— AVAILABLE DATA —
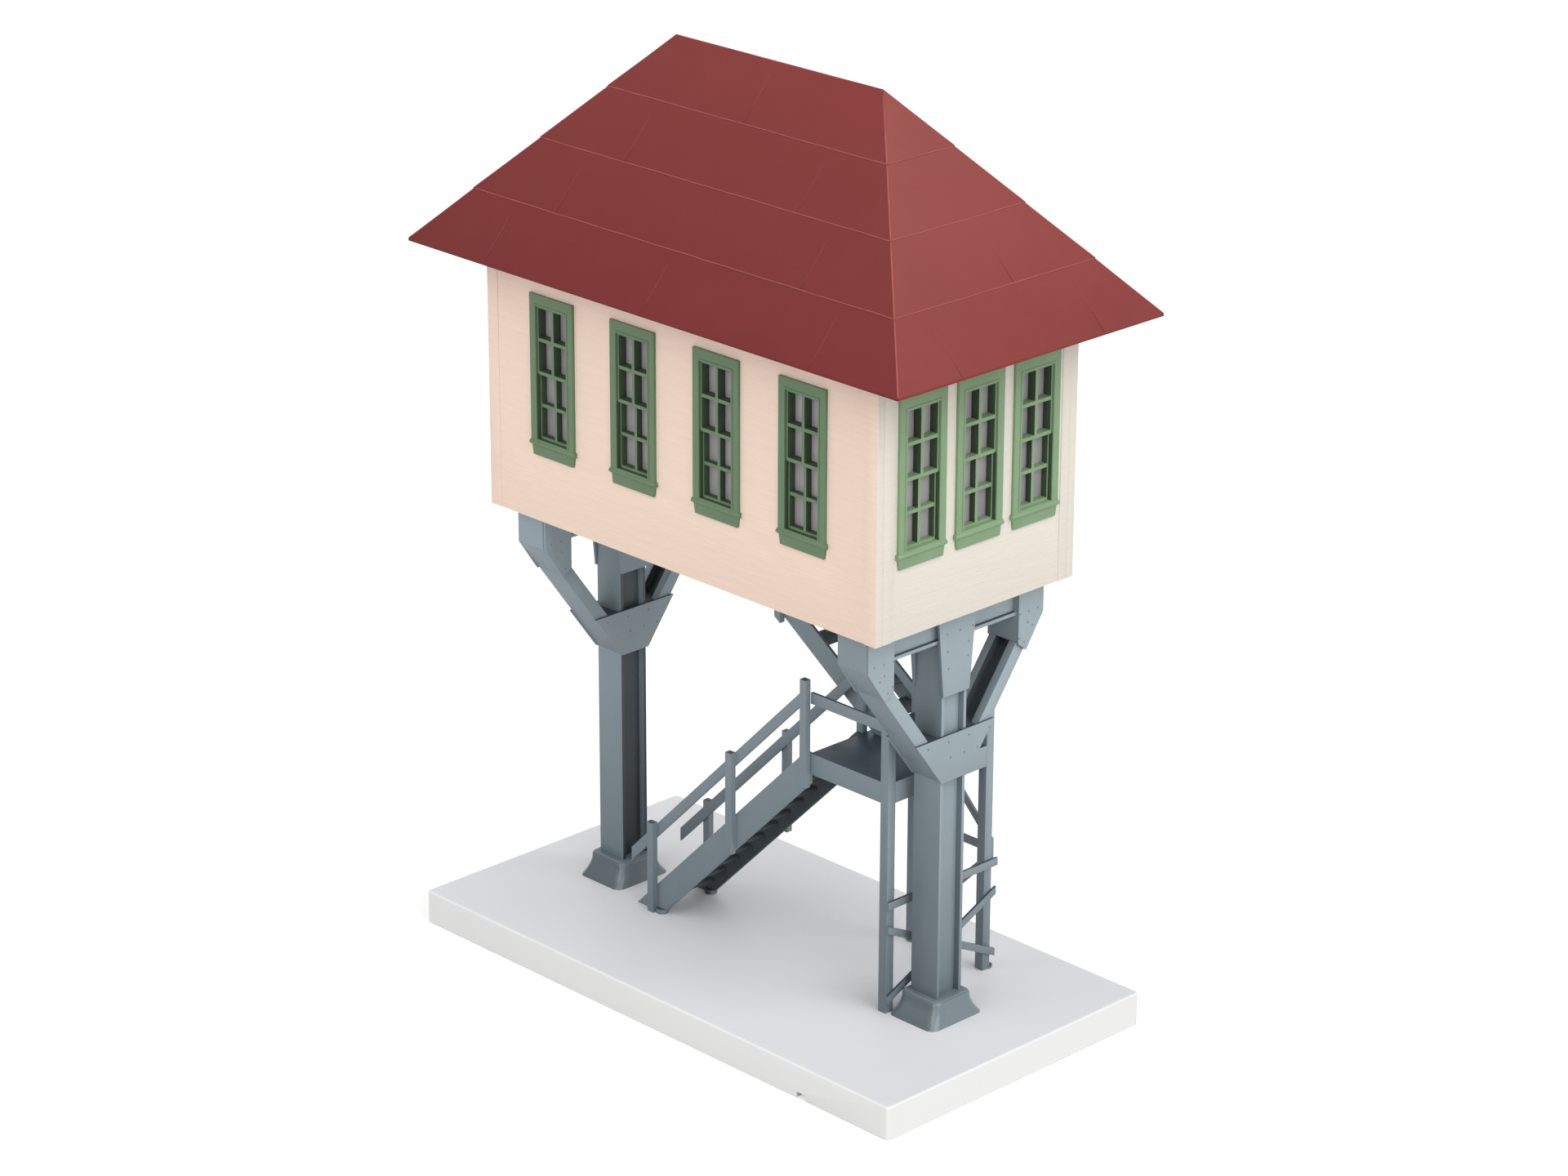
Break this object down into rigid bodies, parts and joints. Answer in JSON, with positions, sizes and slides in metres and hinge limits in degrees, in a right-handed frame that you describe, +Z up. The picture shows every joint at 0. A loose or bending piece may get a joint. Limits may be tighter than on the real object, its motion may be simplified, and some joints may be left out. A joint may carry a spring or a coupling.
{
  "type": "model railway elevated signal tower",
  "caption": "Hip-roofed model signal cabin raised on twin Y-bracket columns above a flat base, with a two-flight open stair and landing; the roof lifts off.",
  "frame": {"origin": "centre of the base's underside, which is the bottom centre of the whole object", "axes": "+X along the base's long side, +Z up; the long wall behind the lower stair flight faces -Y"},
  "size_m": [0.2408, 0.1274, 0.3405],
  "materials": {
    "roof_plastic": "semi-matte maroon moulded plastic",
    "wall_plastic": "satin cream moulded plastic with fine horizontal grain",
    "window_plastic": "satin mid-green moulded plastic",
    "glazing_sheet": "frosted grey-lilac translucent sheet",
    "base_plastic": "semi-matte white moulded plastic",
    "steelwork_plastic": "semi-matte blue-grey moulded plastic",
    "screw_steel": "plain steel",
    "socket_plastic": "black moulded plastic",
    "bulb_glass": "clear glass"
  },
  "bodies": {
    "tower": {"base_cover": "base_plastic", "base_shell": "base_plastic", "brace_end": "steelwork_plastic", "brace_side": "steelwork_plastic", "bracket_arm_far_left": "steelwork_plastic", "bracket_arm_far_right": "steelwork_plastic", "bracket_arm_near_left": "steelwork_plastic", "bracket_arm_near_right": "steelwork_plastic", "cabin_floor": "wall_plastic", "column_left": "steelwork_plastic", "column_right": "steelwork_plastic", "cover_screws": "screw_steel", "crossbeam_left": "steelwork_plastic", "crossbeam_right": "steelwork_plastic", "glazing_back": "glazing_sheet", "glazing_front": "glazing_sheet", "glazing_left": "glazing_sheet", "glazing_right": "glazing_sheet", "gussets_far_left": "steelwork_plastic", "gussets_far_right": "steelwork_plastic", "gussets_hub_left": "steelwork_plastic", "gussets_hub_right": "steelwork_plastic", "gussets_near_left": "steelwork_plastic", "gussets_near_right": "steelwork_plastic", "lamp_bulb": "bulb_glass", "lamp_socket": "socket_plastic", "landing_deck": "steelwork_plastic", "landing_post_far": "steelwork_plastic", "landing_post_near": "steelwork_plastic", "landing_post_rear": "steelwork_plastic", "landing_rails": "steelwork_plastic", "pedestal_left": "steelwork_plastic", "pedestal_right": "steelwork_plastic", "splice_plates_left": "steelwork_plastic", "splice_plates_right": "steelwork_plastic", "stair_lower_far_side": "steelwork_plastic", "stair_lower_near_side": "steelwork_plastic", "stair_lower_treads": "steelwork_plastic", "stair_upper_far_side": "steelwork_plastic", "stair_upper_near_side": "steelwork_plastic", "stair_upper_treads": "steelwork_plastic", "wall_back": "wall_plastic", "wall_front": "wall_plastic", "wall_left": "wall_plastic", "wall_right": "wall_plastic", "window_back_1": "window_plastic", "window_back_2": "window_plastic", "window_back_3": "window_plastic", "window_back_4": "window_plastic", "window_front_1": "window_plastic", "window_front_2": "window_plastic", "window_front_3": "window_plastic", "window_front_4": "window_plastic", "window_left_1": "window_plastic", "window_left_2": "window_plastic", "window_left_3": "window_plastic", "window_right_1": "window_plastic", "window_right_2": "window_plastic", "window_right_3": "window_plastic"},
    "roof": {"roof_shell": "roof_plastic"}
  },
  "joints": [
    {"name": "roof_lift", "type": "slide", "parent": "tower", "child": "roof", "axis": [0, 0, 1], "range_m": [0, 0.1]}
  ]
}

— DO THIS —
Set down all of the data above, word for word.

— WRITTEN ANSWER —
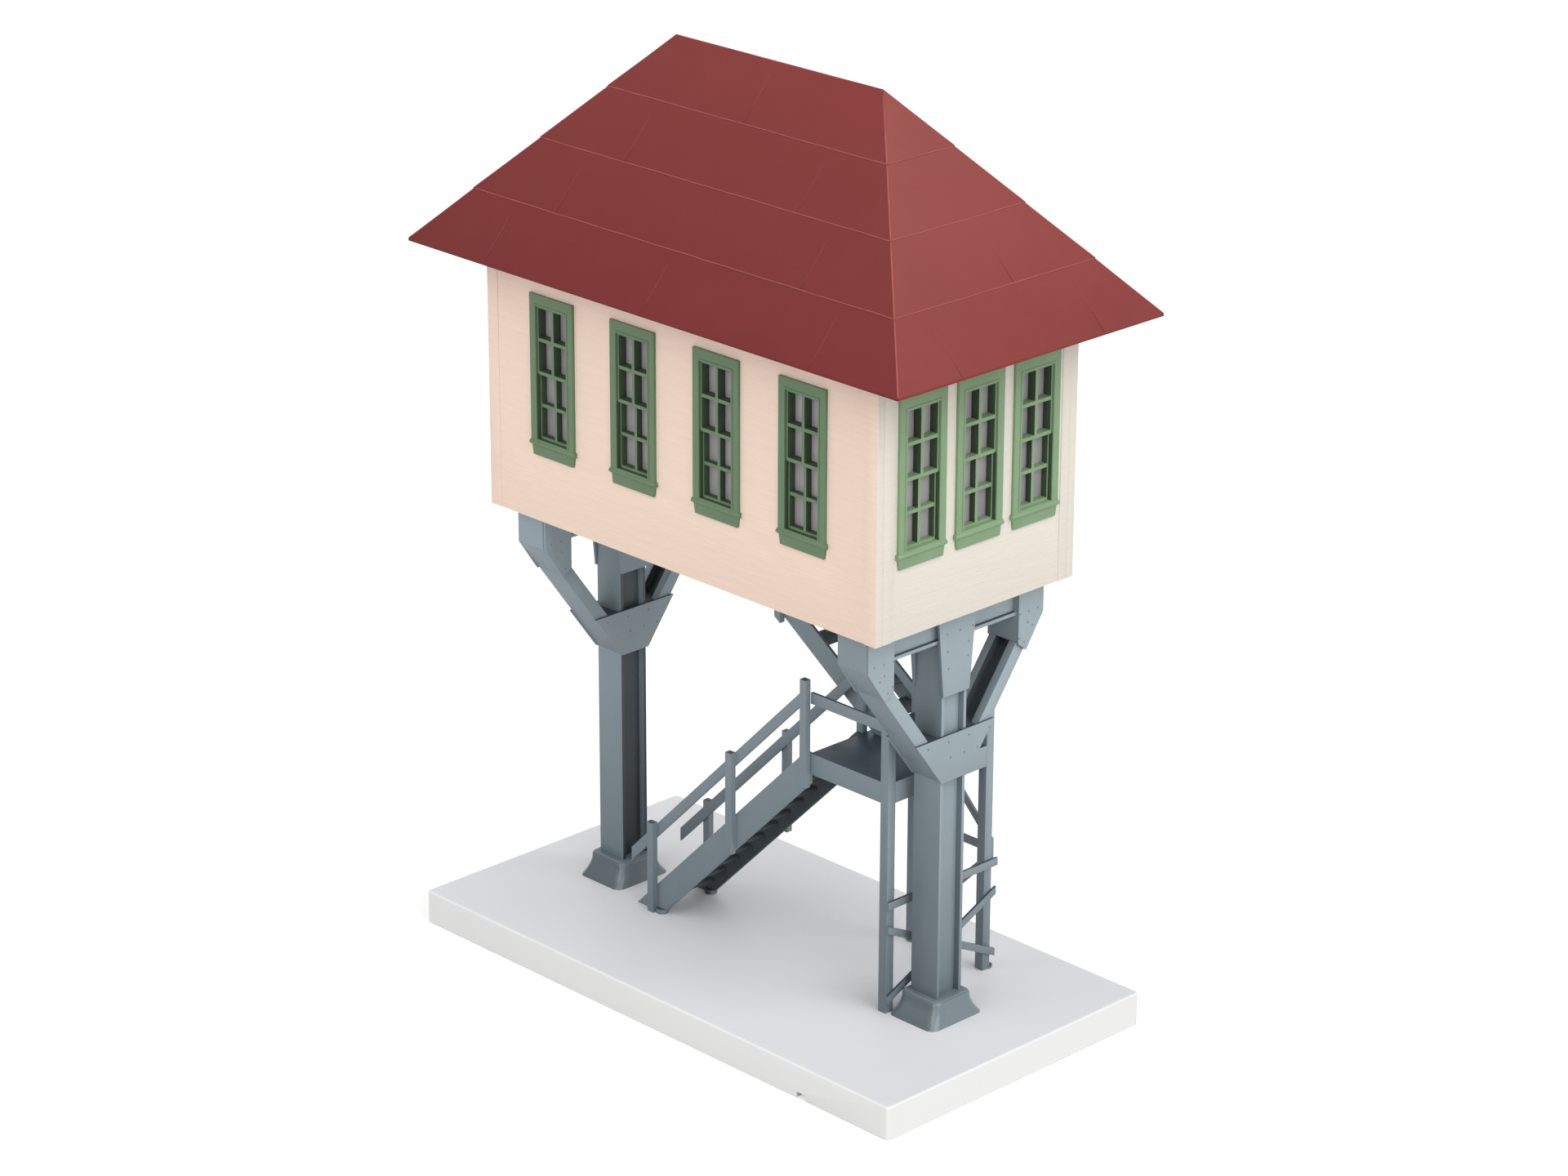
Break this object down into rigid bodies, parts and joints. Answer in JSON, with positions, sizes and slides in metres and hinge limits in degrees, in a right-handed frame that you describe, +Z up. The picture shows every joint at 0. A loose or bending piece may get a joint. Limits may be tighter than on the real object, its motion may be simplified, and some joints may be left out. A joint may carry a spring or a coupling.
{
  "type": "model railway elevated signal tower",
  "caption": "Hip-roofed model signal cabin raised on twin Y-bracket columns above a flat base, with a two-flight open stair and landing; the roof lifts off.",
  "frame": {"origin": "centre of the base's underside, which is the bottom centre of the whole object", "axes": "+X along the base's long side, +Z up; the long wall behind the lower stair flight faces -Y"},
  "size_m": [0.2408, 0.1274, 0.3405],
  "materials": {
    "roof_plastic": "semi-matte maroon moulded plastic",
    "wall_plastic": "satin cream moulded plastic with fine horizontal grain",
    "window_plastic": "satin mid-green moulded plastic",
    "glazing_sheet": "frosted grey-lilac translucent sheet",
    "base_plastic": "semi-matte white moulded plastic",
    "steelwork_plastic": "semi-matte blue-grey moulded plastic",
    "screw_steel": "plain steel",
    "socket_plastic": "black moulded plastic",
    "bulb_glass": "clear glass"
  },
  "bodies": {
    "tower": {"base_cover": "base_plastic", "base_shell": "base_plastic", "brace_end": "steelwork_plastic", "brace_side": "steelwork_plastic", "bracket_arm_far_left": "steelwork_plastic", "bracket_arm_far_right": "steelwork_plastic", "bracket_arm_near_left": "steelwork_plastic", "bracket_arm_near_right": "steelwork_plastic", "cabin_floor": "wall_plastic", "column_left": "steelwork_plastic", "column_right": "steelwork_plastic", "cover_screws": "screw_steel", "crossbeam_left": "steelwork_plastic", "crossbeam_right": "steelwork_plastic", "glazing_back": "glazing_sheet", "glazing_front": "glazing_sheet", "glazing_left": "glazing_sheet", "glazing_right": "glazing_sheet", "gussets_far_left": "steelwork_plastic", "gussets_far_right": "steelwork_plastic", "gussets_hub_left": "steelwork_plastic", "gussets_hub_right": "steelwork_plastic", "gussets_near_left": "steelwork_plastic", "gussets_near_right": "steelwork_plastic", "lamp_bulb": "bulb_glass", "lamp_socket": "socket_plastic", "landing_deck": "steelwork_plastic", "landing_post_far": "steelwork_plastic", "landing_post_near": "steelwork_plastic", "landing_post_rear": "steelwork_plastic", "landing_rails": "steelwork_plastic", "pedestal_left": "steelwork_plastic", "pedestal_right": "steelwork_plastic", "splice_plates_left": "steelwork_plastic", "splice_plates_right": "steelwork_plastic", "stair_lower_far_side": "steelwork_plastic", "stair_lower_near_side": "steelwork_plastic", "stair_lower_treads": "steelwork_plastic", "stair_upper_far_side": "steelwork_plastic", "stair_upper_near_side": "steelwork_plastic", "stair_upper_treads": "steelwork_plastic", "wall_back": "wall_plastic", "wall_front": "wall_plastic", "wall_left": "wall_plastic", "wall_right": "wall_plastic", "window_back_1": "window_plastic", "window_back_2": "window_plastic", "window_back_3": "window_plastic", "window_back_4": "window_plastic", "window_front_1": "window_plastic", "window_front_2": "window_plastic", "window_front_3": "window_plastic", "window_front_4": "window_plastic", "window_left_1": "window_plastic", "window_left_2": "window_plastic", "window_left_3": "window_plastic", "window_right_1": "window_plastic", "window_right_2": "window_plastic", "window_right_3": "window_plastic"},
    "roof": {"roof_shell": "roof_plastic"}
  },
  "joints": [
    {"name": "roof_lift", "type": "slide", "parent": "tower", "child": "roof", "axis": [0, 0, 1], "range_m": [0, 0.1]}
  ]
}